Фауст и физики - Игорь Золотусский
Шрифт:
Интервал:
Закладка:
Теперь бы он ее потребовал. Теперь ему понадобились бы заводы для опытов. Он превратился бы в руководителя работ, оценивающихся в миллионы.
Откуда он взял бы эти деньги? Их предоставило бы ему государство.
В Америке Фауст превратился во всемогущего Оппи (так называли друзья-физики Оппенгеймера), который ведал финансами, строительством, которого почитали больше, чем министра.
Оппенгеймер прочно связал себя с государственным маховиком. Он работал на деньги государства и для государства. В частном порядке А-бомба никогда бы не была создана.

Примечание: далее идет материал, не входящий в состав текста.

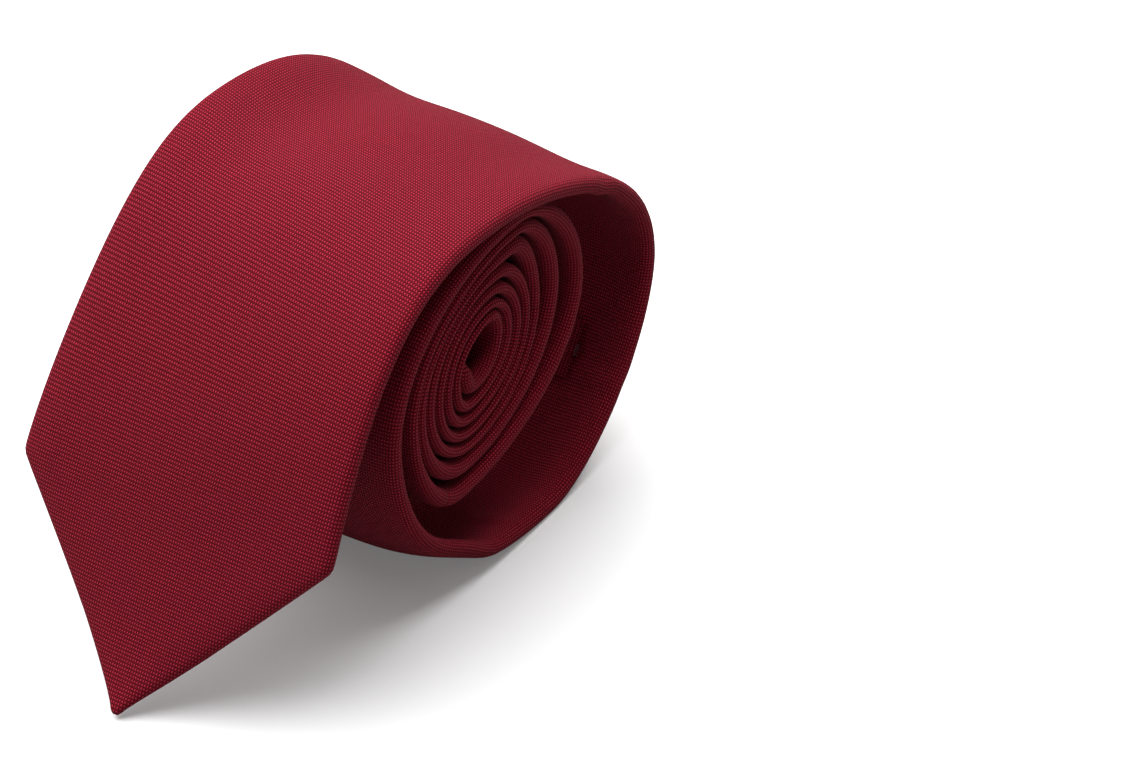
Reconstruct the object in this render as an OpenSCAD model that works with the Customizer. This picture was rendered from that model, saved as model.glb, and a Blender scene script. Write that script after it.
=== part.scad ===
// Necktie, rolled up from its narrow end, with the wide blade hanging off the front of the roll.
// The tie's middle line is drawn as a spiral in the Y-Z plane, and every cloth piece is swept along it.
// X runs across the tie, +Z is up, and the origin is on the surface below the middle of the roll.
// Each layer has its own level n, measured from the middle of the tie towards its front face.

/* [Tie] */
// Width of the wide blade at its two corners
blade_w = 85; // [82:0.5:86]
// Width at the neck, where the tie is narrowest
neck_w = 38; // [34:0.5:42]
// Width of the narrow blade at its two corners
tail_w = 48; // [44:0.5:50]
// Length of the wide blade's point, from its corners to its tip
point_l = 48; // [46:1:52]
// Length of the narrow blade's point
tail_point_l = 27; // [24:1:30]
// How far along the tie the neck is
neck_at = 860; // [820:10:900]

/* [Cloth] */
// Thickness of the whole folded tie
tie_t = 2.8; // [2.7:0.05:2.9]
// Thickness of the shell cloth
shell_t = 0.42; // [0.38:0.01:0.44]
// Thickness of the interlining
core_t = 1; // [0.8:0.05:1]
// Thickness of the tipping
tipping_t = 0.22; // [0.15:0.01:0.24]
// Depth of the hem turned back along each point
hem = 8; // [6:0.5:10]
// Thickness of the sewing thread
thread_t = 0.26; // [0.2:0.01:0.28]

/* [Make-up] */
// Where the back seam starts, measured from the wide tip
seam_from = 128; // [120:1:140]
// Where the back seam ends, measured back from the narrow tip
seam_to = 82; // [76:1:90]
// Where the wide blade is joined to the neck piece
wide_join = 585; // [580:5:600]
// Where the neck piece is joined to the narrow blade
narrow_join = 870; // [865:5:880]
// How far the keeper loop is from the wide tip
keeper_at = 255; // [250:1:260]
// Width of the keeper loop, measured along the tie
keeper_w = 15; // [12:1:16]
// Span of the keeper loop across the tie
keeper_span = 42; // [38:1:46]

/* [Hidden] */

// --- The roll: the middle line of the tie, as [y, z] points ---
half_t = tie_t/2;
// The blade, from its tip over the front to the top of the roll: a cubic curve's four points
blade_curve = [[-81.7, 1], [-52, 34], [-48, 95.3], [2, 95.3]];
// The outer wrap: furthest back, then the ends of its flat rest on the surface
outer_back = [80, 48.5];
rest_back = [34, half_t];
rest_front = [9, half_t];
// Each inner winding's furthest front, top, back and bottom points, from the outside in
windings = [
    [[-26.5, 52],   [20, 87.5],   [52.5, 57],   [1, 23.5]],
    [[-17, 53.5],   [25, 83],     [43, 60.5],   [4, 29.5]],
    [[-13.5, 54],   [25.5, 79.5], [35, 61],     [6.5, 34.5]],
    [[-9.5, 53],    [18.5, 75],   [31, 59],     [6.5, 38]],
    [[-5.5, 52.5],  [16, 71.5],   [27.5, 58],   [6.5, 41.5]],
    [[-2, 52.5],    [15, 68],     [24, 58],     [6.5, 45]],
    [[1.6, 53],     [17, 65],     [20, 60],     [8.5, 48.3]],
    [[5.2, 54],     [14, 61.6],   [16.6, 58],   [10.5, 51.8]]
];
outer_steps = 10;
inner_steps = [9, 7, 7, 6, 6, 6, 5, 5];
blade_steps = 24;
// The roll's middle in Y on the curve's own grid, which becomes the origin
centre_y = 0.45;
// Exponents below 2 flatten the outer wrap's lower back and lower front
back_exponent = 1.7;
front_exponent = 1.85;

function mix(a, b, t) = a + (b - a)*t;
function ramp(s, a, b) = s <= a ? 0 : s >= b ? 1 : pow(sin(90*(s - a)/(b - a)), 2);

function cubic(p, t) = pow(1 - t, 3)*p[0] + 3*pow(1 - t, 2)*t*p[1] + 3*(1 - t)*t*t*p[2] + pow(t, 3)*p[3];
// A quarter of an ellipse that leaves a upright and reaches b level
function upright_to_level(a, b, steps, e = 2) =
    [for (i = [0:steps - 1]) let (t = 90*i/steps)
        [b.x - (b.x - a.x)*pow(cos(t), 2/e), a.y + (b.y - a.y)*pow(sin(t), 2/e)]];
// A quarter of an ellipse that leaves a level and reaches b upright
function level_to_upright(a, b, steps, e = 2) =
    [for (i = [0:steps - 1]) let (t = 90*i/steps)
        [a.x + (b.x - a.x)*pow(sin(t), 2/e), b.y + (a.y - b.y)*pow(cos(t), 2/e)]];
function winding(from, w, steps, e) = concat(
    level_to_upright(from, w[0], steps, e), upright_to_level(w[0], w[1], steps),
    level_to_upright(w[1], w[2], steps), upright_to_level(w[2], w[3], steps));

line = concat(
    [for (i = [0:blade_steps - 1]) cubic(blade_curve, i/blade_steps)],
    level_to_upright(blade_curve[3], outer_back, outer_steps),
    upright_to_level(outer_back, rest_back, outer_steps, back_exponent),
    [rest_back],
    [for (k = [0:len(windings) - 1])
        for (p = winding(k == 0 ? rest_front : windings[k - 1][3], windings[k], inner_steps[k],
                         k == 0 ? front_exponent : 2)) p],
    [windings[len(windings) - 1][3]]);
last = len(line) - 1;

function running(i, so_far = 0) =
    i > last ? [] : concat([so_far], running(i + 1, i == last ? 0 : so_far + norm(line[i + 1] - line[i])));
along = running(0);
tie_l = along[last];
function unit(v) = v/norm(v);
function heading(i) = unit(line[min(i + 1, last)] - line[max(i - 1, 0)]);
track_y = [for (i = [0:last]) [along[i], line[i].x - centre_y]];
track_z = [for (i = [0:last]) [along[i], line[i].y]];
face_y = [for (i = [0:last]) [along[i], -heading(i).y]];
face_z = [for (i = [0:last]) [along[i], heading(i).x]];

// --- Width and sideways place along the tie ---
near_edge = blade_w/2;
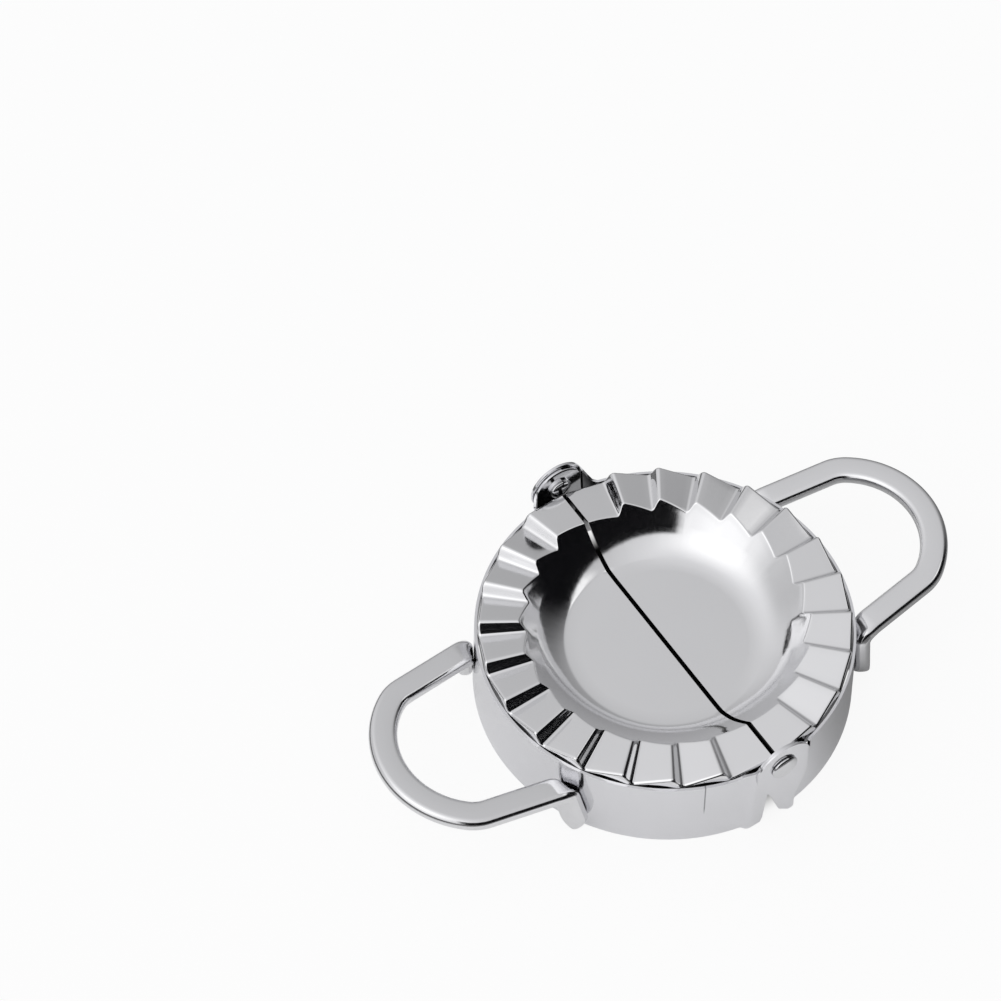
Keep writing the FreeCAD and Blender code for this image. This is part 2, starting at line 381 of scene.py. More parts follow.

Физика сегодня неотделима от обстоятельств. Говоря словами Эйнштейна, «политические страсти и грубая сила нависают, как шпаги, над головами» ученых. Обоюдоострый меч зависимости нависает и над наукой и над жизнью.
И обстоятельства сегодня зависят от науки. Фауст был безвреден. Он сидел в своей «норе», а народ на улице веселился. Если он и знал о существовании такого «чудака», как доктор Фауст, то относился к нему именно как к «чудаку» — снисходительно и бесстрастно.
Теперь от «чудаков» Фаустов зависит наша жизнь. Сегодня народ не может так беспечно веселиться у стен их келий, ибо он знает: за этими стенами создается и нечто страшное.
Это страх и перед физиками и перед «грубой силой», которая использует их физику.
Получая из рук этой силы поддержку, физик вынужден отдавать ей результаты своих исследований. Он свободен в самом исследовании, но он не свободен в использовании его.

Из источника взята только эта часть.